I've been stable now, but i get random frame drops on dragon age origins, one second ill have 150fps then 100 then 60, might just be the game.


----------



## Candy (Jan 24, 2010)

dirtbikeryzz said:


> I downloaded it hoping it would show me mu gpu temp (it didnt' please suggest one)



I use Precision and it also won't show the temperature for my GPU (GTX260). I looked it up and it appears it just won't for certain cards, at least until they update it. GPU-Z works fine for checking the temperature though so I'm not bothered about it.



dirtbikeryzz said:


> Ok so, slowly working my way up questions. 1. Do i need to restart after I oc? I thought so but gpuz pics up the new gpu speed instantly. 2. The evga precision has a fan option and mines at 40% set to auto, i doubt thats going to adjust itself the right way, anyone has experience with it?



It does adjust the fan speed itself and works quite well I have found.



dirtbikeryzz said:


> Im slowly overclocking it more, but i get a weird squeal sound when i start a artifact test, i looked online and everyone just kinda ignored it. Its not loud but u can here it, without the overclock its only like 4% quieter.
> 
> 
> up to 650mhz, 1130,1402



That squeal is something you'll just have to live with, it will only do it in high FPS situations. It seems to be only nVidia cards that do it and only some of them will, its kind of luck of the draw. Some ATi cards used to do it but they fixed the issue. This article explains it well: http://theovalich.wordpress.com/200...w-and-how-to-fix-it-no-more-gtx280-squealing/ I'm not game enough to try the fix they suggested. If you start folding it will probably start to annoy you because it squeals constantly.


----------



## dirtbikeryzz (Jan 24, 2010)

GPU-Z doesnt show my gpu temp, every program that is suppose to doesn't for me


----------



## 87dtna (Jan 24, 2010)

DOWNLOAD PRECISION VERSION 1.8!!!!!!!!!!!!!!!!!  OMG!  I gave you a link earlier.


----------



## dirtbikeryzz (Jan 24, 2010)

87dtna said:


> DOWNLOAD PRECISION VERSION 1.8!!!!!!!!!!!!!!!!!  OMG!  I gave you a link earlier.

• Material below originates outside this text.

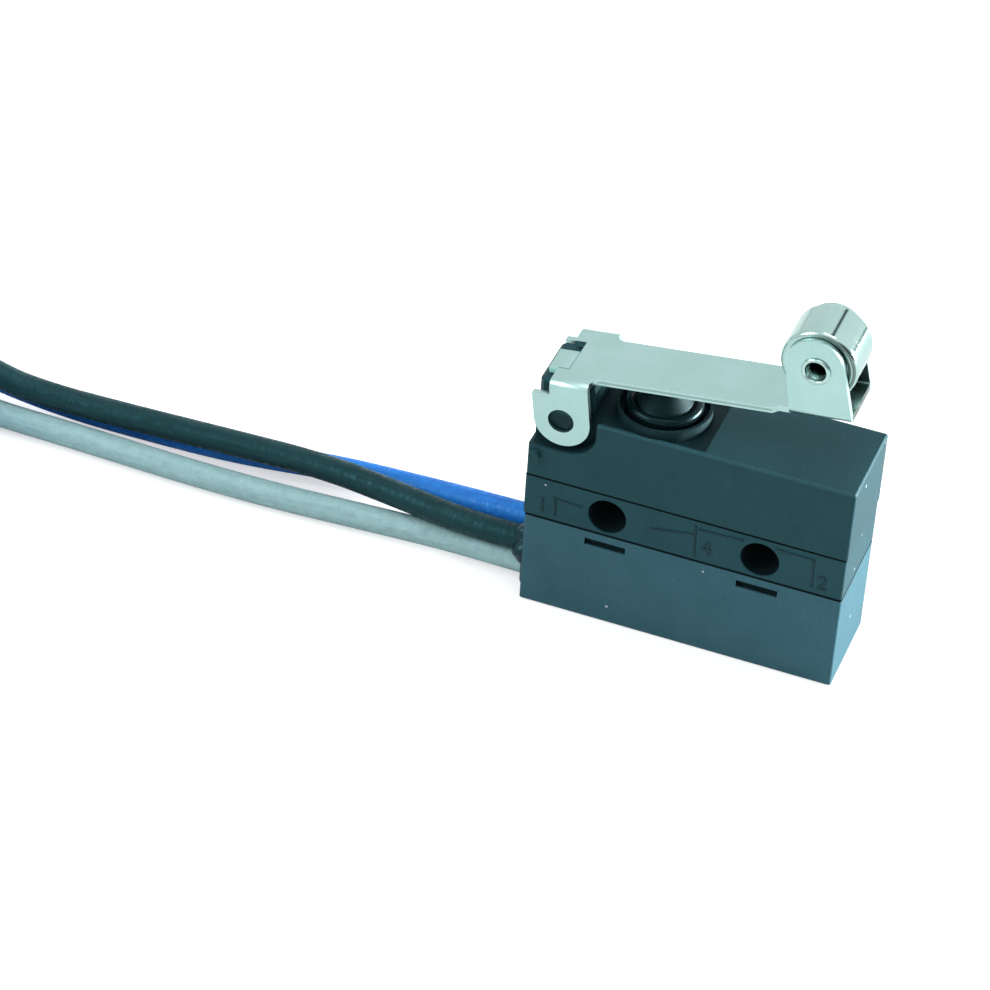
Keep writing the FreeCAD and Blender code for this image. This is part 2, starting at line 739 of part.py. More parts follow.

I tried after you click the agreement it gives u a shit ton of random download categories.


----------



## 87dtna (Jan 24, 2010)

dirtbikeryzz said:


> I tried after you click the agreement it gives u a shit ton of random download categories.



oh sorry, well just google it and find a good place to download it.


----------



## ganzey (Jan 24, 2010)

look up galaxy extreme tuner. its is the easiest way to OC a video card, and it show temps, and u can control fan speed


----------



## dirtbikeryzz (Jan 24, 2010)

None of these temp monitors work because none of there drivers load, windows stops them every ****ing time.

evga precision 1.8 doesnt show, gpu-z,everest,pc wizard, cpuid hw, and the other 2 i cant remember.


----------



## joh06937 (Jan 24, 2010)

what do you mean by "windows stops them"? does something pop up?


----------



## dirtbikeryzz (Jan 24, 2010)

joh06937 said:


> what do you mean by "windows stops them"? does something pop up?



For some of them a unsigned driver thing pops up. I'm starting to think that my gpu doesn't have a thermal monitor on it...


----------



## 87dtna (Jan 24, 2010)

Did you download an XP version or something?

That doesnt make any sense.  Even if it didn't have a thermal monitor, which is does, that wouldn't stop the program from running/installing.


----------



## dirtbikeryzz (Jan 24, 2010)

87dtna said:


> Did you download an XP version or something?
> 
> That doesnt make any sense.  Even if it didn't have a thermal monitor, which is does, that wouldn't stop the program from running/installing.



It's not one program though, every program suggested in this thread and damn near everyone I found online shows me nothing.


----------



## CdnAudiophile (Jan 24, 2010)

MSI afterburner is the best overclocking tool. It can be found here: Afterburner


----------



## dirtbikeryzz (Jan 25, 2010)

THERMAL-REACTOR said:


> MSI afterburner is the best overclocking tool. It can be found here: Afterburner



Already all overclocked just need a temp monitor that works.


----------



## CdnAudiophile (Jan 25, 2010)

dirtbikeryzz said:


> Already all overclocked just need a temp monitor that works.



The tool has a very complete monitoring setup and w/e you have I know it is not as good as this. This allows Vcore voltage control as well as custom mapped fan control.


----------